## Given data

------------------------------

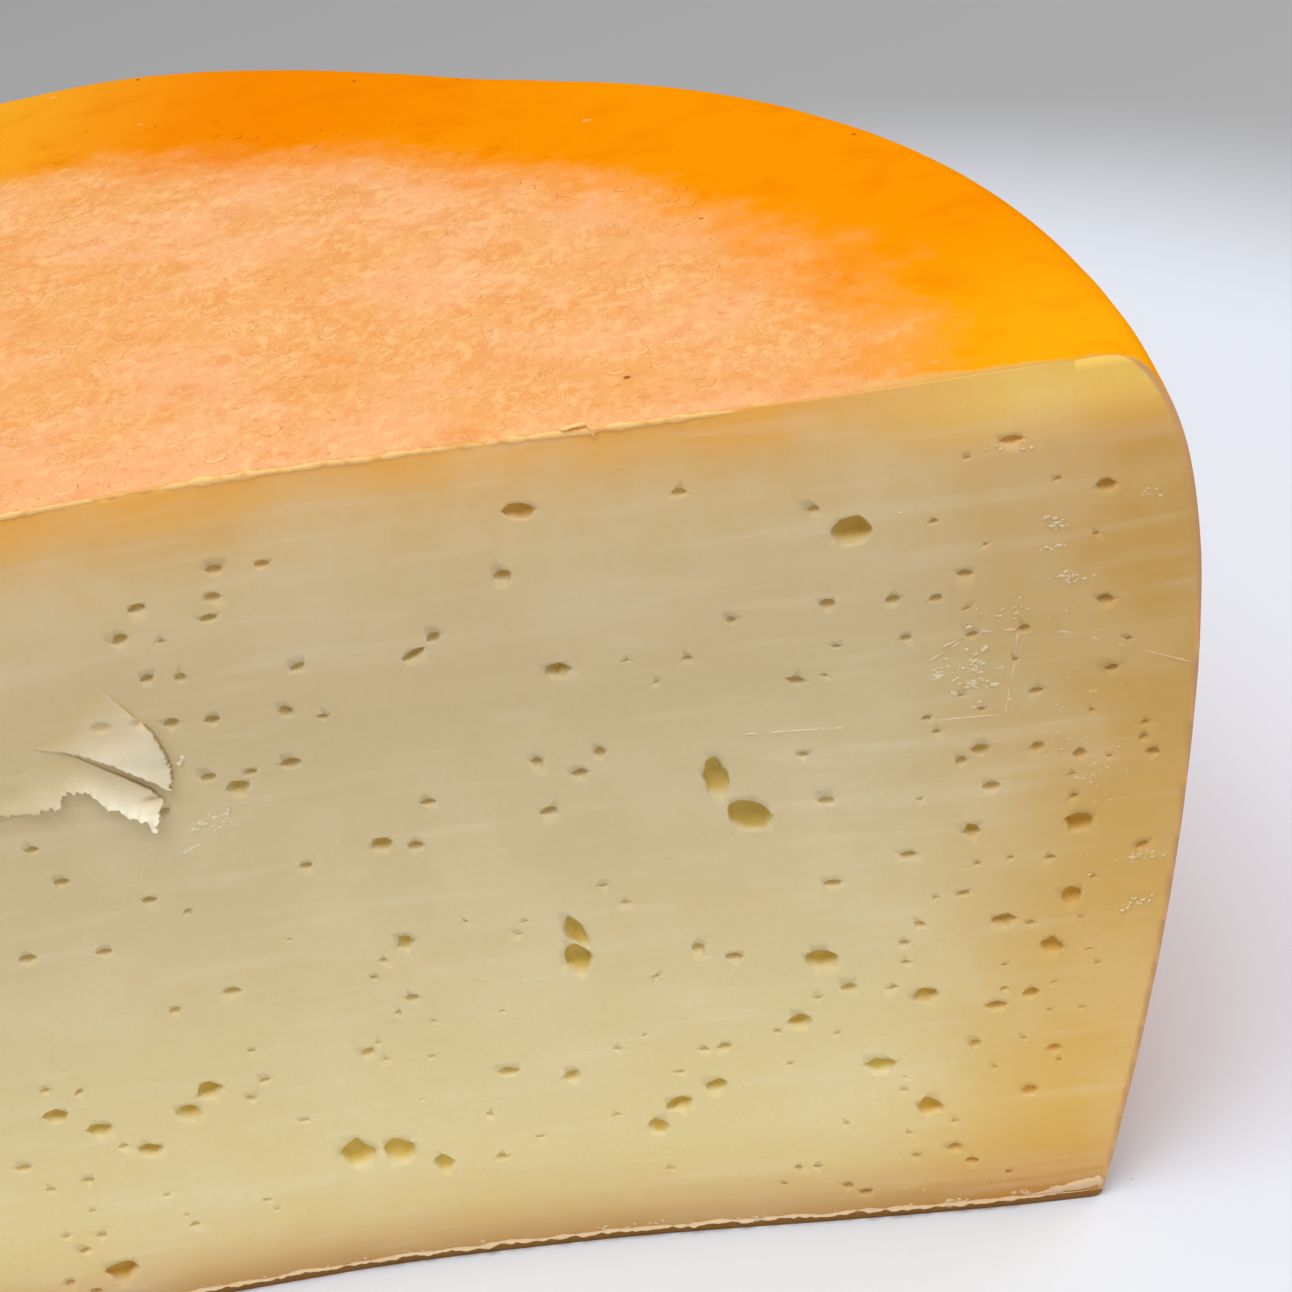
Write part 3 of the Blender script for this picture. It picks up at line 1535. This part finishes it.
@dataclass
class Crumbs:
    """Crumbs of torn paste on the cut face and along its foot."""

    wheel: Wheel
    eyes: list[Eye]
    seed: int = 3
    torn: float = 0.4
    clusters: tuple[Cluster, ...] = (
        Cluster(130.6, 69.2, 2.6, 3.4, 0, 44, 0.5),
        Cluster(127.4, 69.8, 1.6, 1.0, 0, 16, 0.4),
        Cluster(127.0, 69.6, 0.4, 0.4, 0, 3, 0.8),
        Cluster(139.6, 84.4, 1.3, 0.7, -8, 14, 0.45),
        Cluster(139.3, 81.6, 1.6, 0.4, 0, 9, 0.4),
        Cluster(140.6, 78.2, 1.9, 0.7, 0, 20, 0.5),
        Cluster(126.2, 88, 0.7, 0.5, 0, 4, 0.5),
        Cluster(144.6, 45.3, 2.6, 0.7, 0, 18, 0.45),
        Cluster(143.2, 39.2, 1.4, 0.8, 30, 12, 0.45),
        Cluster(148.2, 86, 1.2, 1.2, 0, 8, 0.5),
        Cluster(136.4, 92.6, 1.8, 0.5, 0, 12, 0.4),
        Cluster(134.4, 75.6, 3.4, 1.4, 0, 20, 0.35),
        Cluster(53.2, 63.2, 2.6, 1.4, 24, 28, 0.6),
        Cluster(48.6, 60.2, 3.0, 0.5, 12, 26, 0.6),
        Cluster(51.8, 71.1, 0.5, 0.3, 30, 3, 0.9),
        Cluster(118, 4.0, 18, 1.6, 0, 34, 0.36),
        Cluster(141, 60, 4.0, 18, 0, 60, 0.3),
        Cluster(120.7, 1.3, 1.3, 0.5, 0, 30, 0.6),
        Cluster(128.2, 1.5, 0.7, 0.6, 0, 14, 0.55),
        Cluster(131.4, 1.7, 2.8, 0.6, 12, 26, 0.5),
        Cluster(98.5, 1.2, 1.2, 0.5, 0, 20, 0.5),
        Cluster(70, 1.6, 60, 0.5, 0, 60, 0.4),
    )
    smallest: float = 0.4
    largest: float = 1.2
    sunk: float = 0.1
    off_floor: float = 0.4
    raggedness: float = 0.34
    proud: float = 0.55
    width: Band = (0.8, 2.0)
    height: Band = (0.45, 1.0)
    lean: float = 0.6

    def build(self) -> Piece:
        """Return all the crumbs as one piece."""
        pick = random.Random(self.seed)
        bm = bmesh.new()
        for cluster in self.clusters:
            for _ in range(cluster.count):
                self.add_crumb(bm, cluster, pick)
        piece = Piece("crumbs", bm)
        mark_torn(piece, self.wheel, self.torn)
        return piece

    def add_crumb(self, bm: bmesh.types.BMesh, cluster: Cluster, pick: random.Random) -> None:
        """Add one crumb to the piece.

        Args:
            bm: the piece's shape.
            cluster: where it lies.
            pick: the seeded draw.
        """
        turn = math.radians(cluster.tilt)
        along, up = pick.gauss(0, 0.5) * cluster.spread_x, pick.gauss(0, 0.5) * cluster.spread_z
        x = (cluster.x + along * math.cos(turn) - up * math.sin(turn)) * MM
        z = (cluster.z + along * math.sin(turn) + up * math.cos(turn)) * MM
        size = cluster.size * pick.uniform(self.smallest, self.largest) * MM
        if in_eye(x, z, self.eyes):
            return
        depth = self.wheel.cut_depth(x) + self.sunk * size
        place = Vector((x, depth, max(z, self.off_floor * size)))
        crumb = bmesh.new()
        bmesh.ops.create_icosphere(crumb, subdivisions=2, radius=size / 2)
        ragged(crumb, place * CRUMB_SEED_SPREAD, size, self.raggedness)
        shape = Matrix.Diagonal((pick.uniform(*self.width), self.proud, pick.uniform(*self.height), 1))
        tilt = Matrix.Rotation(pick.uniform(-self.lean, self.lean) - turn, 4, "Y")
        crumb.transform(Matrix.Translation(place) @ tilt @ shape)
        merge(bm, crumb)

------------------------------

## What you are asked to do
Restate the listing exactly, starting at its first line and ending at the line where "of torn paste" occurs; include both and no other lines.

## Full solution
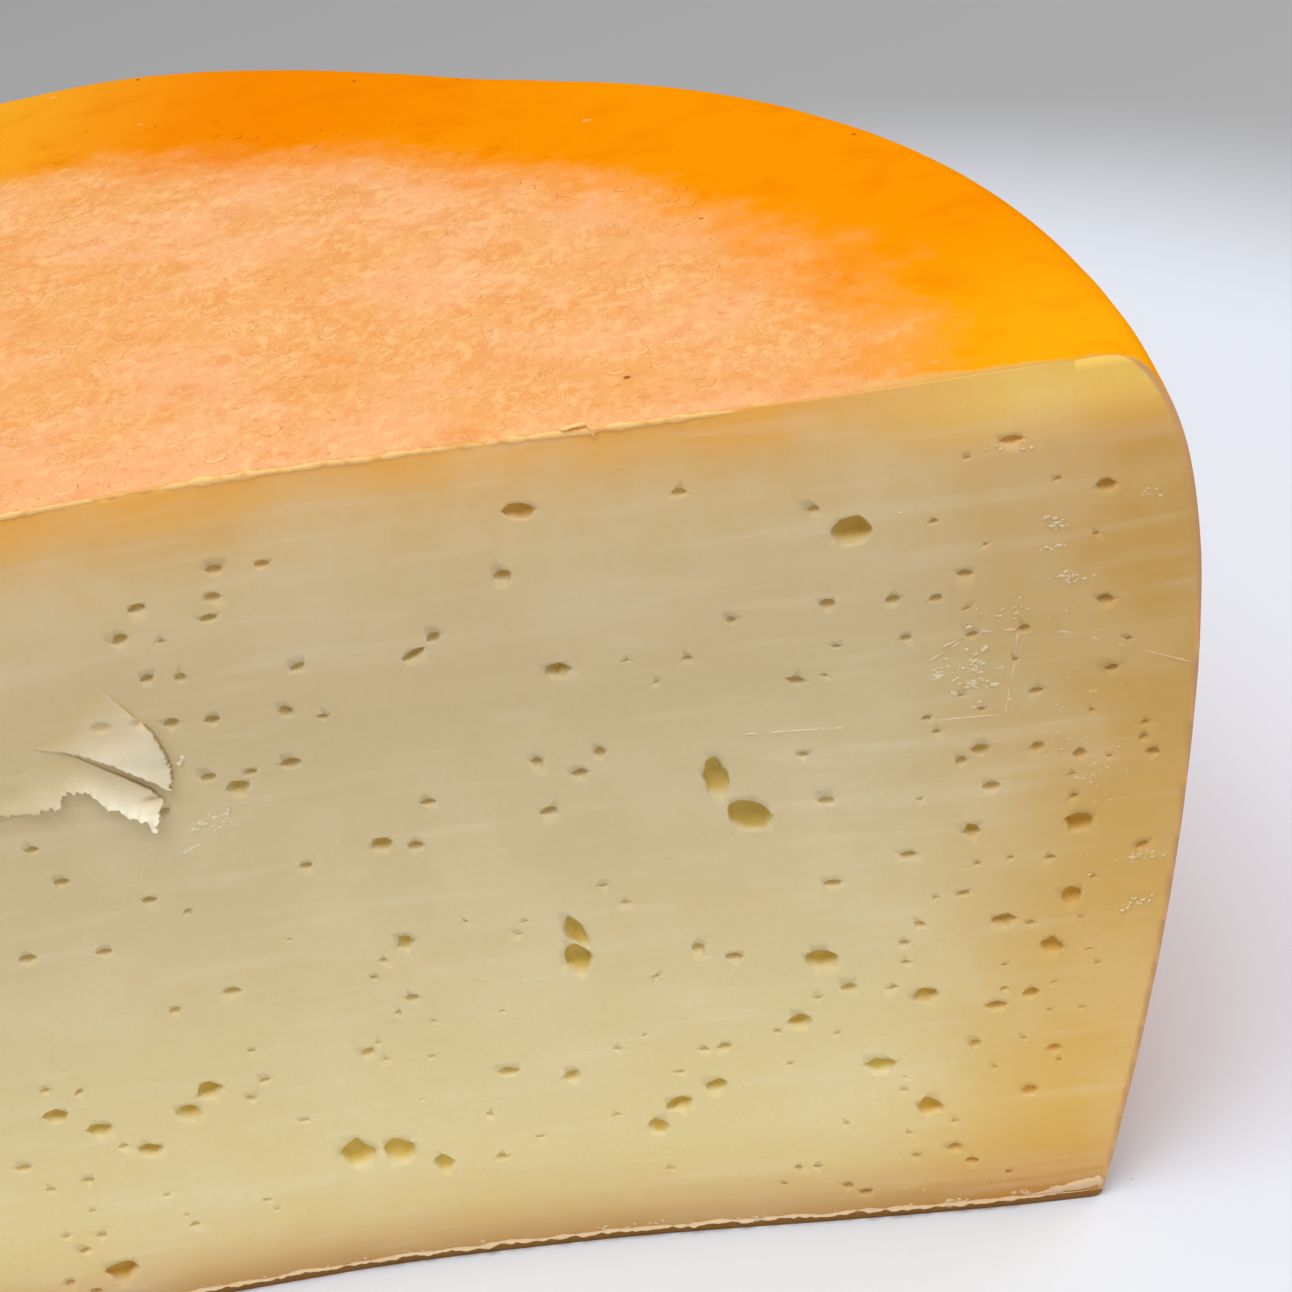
Write part 3 of the Blender script for this picture. It picks up at line 1535. This part finishes it.
@dataclass
class Crumbs:
    """Crumbs of torn paste on the cut face and along its foot."""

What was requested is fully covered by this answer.